Students Can’t Even Pull All-nighters, Call for Abolition of Dormitory Curfews | Be Korea-savvy

Students Can’t Even Pull All-nighters, Call for Abolition of Dormitory Curfews

University students walk in the campus in Seoul. (Yonhap)

University students walk in the campus in Seoul. (Yonhap)

SEOUL, Nov. 4 (Korea Bizwire)Many university student residences located in Seoul have been called on to revise the so-called “no curfew” rule, which is required by students.

The student council of Sookmyung Women’s University recently conducted a survey on dormitory rules.

As a result, 88.7 percent of the respondents said they did not need “night access control”, while 73.1 percent said they had experienced not being able to enter their dorm “due to night access control.”

Based on the results of the survey, the student council is seeking to meet with the school’s side, calling for the abolition of nighttime access control and random inspections at dormitories.

Meanwhile, in a survey conducted by the student council of Yonsei University in June of this year, 67.6 percent of the respondents said curfews should be abolished.

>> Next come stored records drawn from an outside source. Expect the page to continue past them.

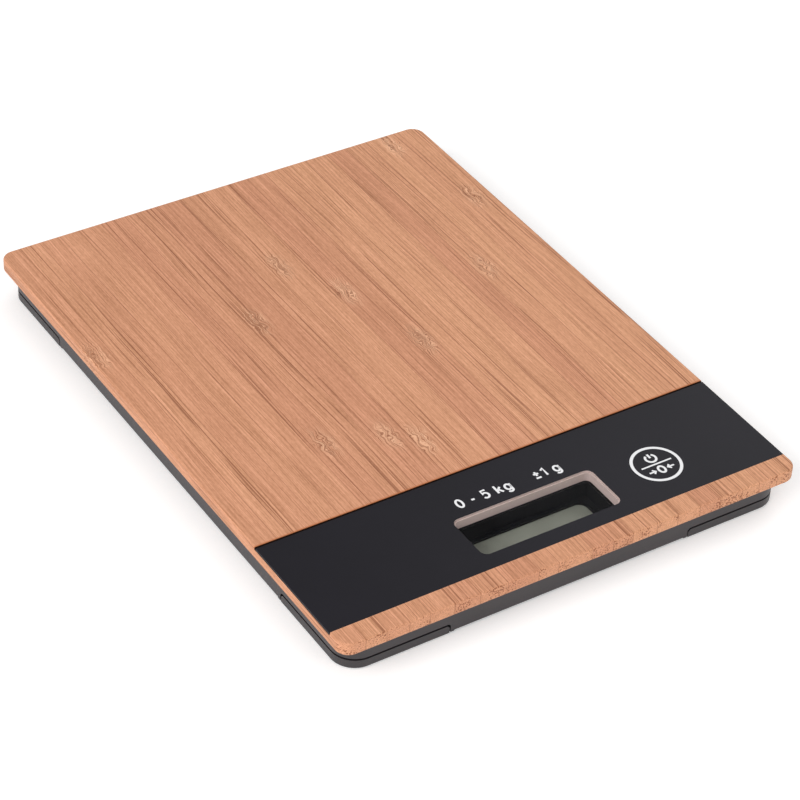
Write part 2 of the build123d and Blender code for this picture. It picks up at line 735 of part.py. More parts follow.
for corner, (side, end) in CORNERS.items():
    NODES[f"foot_{corner}"] = foot(side, end)
    NODES[f"foot_pad_{corner}"] = foot_pad(side, end)
    NODES[f"load_cell_{corner}"] = load_cell(side, end)
    NODES[f"cell_retainer_{corner}"] = cell_retainer(side, end)
    NODES[f"sensor_wires_{corner}"] = group(sensor_wires(side, end))

os.makedirs("parts", exist_ok=True)
for name, shape in NODES.items():
    export_step(shape, f"parts/{name}.step")
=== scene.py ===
import json
import math

import bpy
from mathutils import Matrix, Vector


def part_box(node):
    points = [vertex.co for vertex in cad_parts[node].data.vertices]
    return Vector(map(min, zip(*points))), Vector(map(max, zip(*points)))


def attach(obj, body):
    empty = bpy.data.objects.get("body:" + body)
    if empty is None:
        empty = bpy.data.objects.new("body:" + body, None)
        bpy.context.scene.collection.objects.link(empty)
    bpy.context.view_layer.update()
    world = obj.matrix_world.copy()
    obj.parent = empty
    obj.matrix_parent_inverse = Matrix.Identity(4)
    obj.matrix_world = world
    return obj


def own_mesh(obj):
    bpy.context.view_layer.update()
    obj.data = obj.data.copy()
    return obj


# A bamboo kitchen scale. Scene units are metres and the numbers in this script are millimetres
# unless they say otherwise. The CAD frame has its origin on the table under the middle of the
# platform, the display at the -Y end and +Z up.

MM = 0.001
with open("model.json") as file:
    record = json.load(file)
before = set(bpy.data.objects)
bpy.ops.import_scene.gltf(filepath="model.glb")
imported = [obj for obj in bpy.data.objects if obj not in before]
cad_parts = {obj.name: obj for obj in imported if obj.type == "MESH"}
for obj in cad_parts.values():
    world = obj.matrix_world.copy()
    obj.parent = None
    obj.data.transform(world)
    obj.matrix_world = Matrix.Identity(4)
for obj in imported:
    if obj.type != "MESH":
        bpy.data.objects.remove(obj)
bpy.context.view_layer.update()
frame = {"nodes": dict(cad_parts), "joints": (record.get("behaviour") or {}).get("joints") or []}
nodes = frame["nodes"]
scene = bpy.context.scene


# ---------------------------------------------------------------- places taken from the frame

def box_mm(node):
    """Lowest and highest corner of a CAD node, in millimetres."""
    low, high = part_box(node)
    return Vector(low) / MM, Vector(high) / MM


window_low, window_high = box_mm("display_window")
window_centre = (window_low + window_high) / 2
window_half = (window_high - window_low) / 2
panel_low, panel_high = box_mm("display_panel")
board_low, board_high = box_mm("platform_board")
spring_low, spring_high = box_mm("touch_spring")
key_x, key_y, _ = (spring_low + spring_high) / 2
adhesive_low, _ = box_mm("panel_adhesive")


# ---------------------------------------------------------------- shader graphs

def linear(red, green, blue):
    """A display colour from 0 to 255 as the linear colour that shaders take."""
    def channel(value):
        share = value / 255
        return share / 12.92 if share <= 0.04045 else ((share + 0.055) / 1.055) ** 2.4
    return (channel(red), channel(green), channel(blue), 1.0)


WHITE = (1.0, 1.0, 1.0, 1.0)
# A Mix node has sockets for numbers, vectors and colours: these are its share and colour ones.
MIX_COLOUR_INPUTS = (0, 6, 7)
MIX_COLOUR_OUTPUT = 2
# Noise seldom leaves this range.
NOISE_LOW = 0.3
NOISE_HIGH = 0.7
BEVEL_RAYS = 4
# Cosine between the true normal and the rounded one: on a flat face and on a sharp arris.
EDGE_FLAT = 0.99
EDGE_SHARP = 0.8


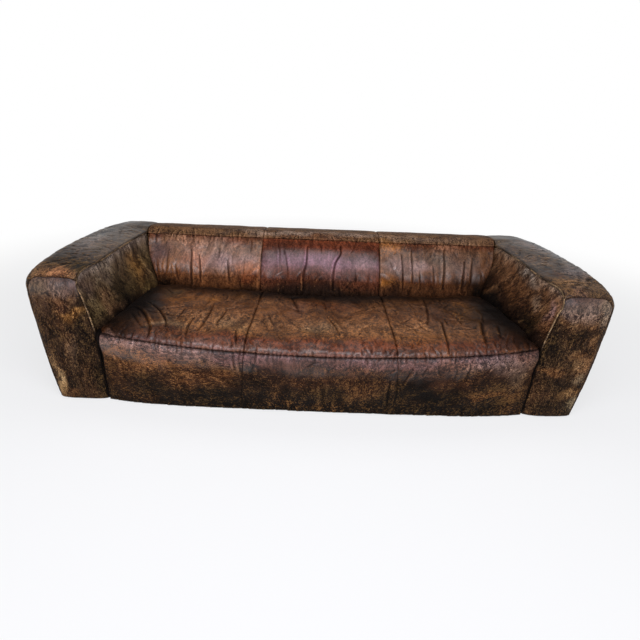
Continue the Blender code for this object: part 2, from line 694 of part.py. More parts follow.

Park Yo-han, president of Yonsei’s student council, said, “The time to enter the residence is a basic right for adult students to decide on their own,” adding, “We will make efforts until the end to lift the curfew.”

However, schools have typically maintained their stance that curfews should be maintained, citing rising costs and safety concerns.

If curfews were abolished, schools would have to increase the number of security guards to ensure the safety of students entering residences at night.

Park Min-joo, vice president of the Hongik University student dormitories association, said “Unilaterally setting rules that limit students’ access to their housing and asking students to follow these rules is not right.”

Related to the situation surrounding university dormitories, the Seoul Metropolitan Government will also draw up guidelines to reflect human rights-friendly views in the operation of dormitories and distribute them to universities and dormitories.

“From now on, we are making guidelines in a way that allows residents to set rules after discussions through the municipal council,” a city official said.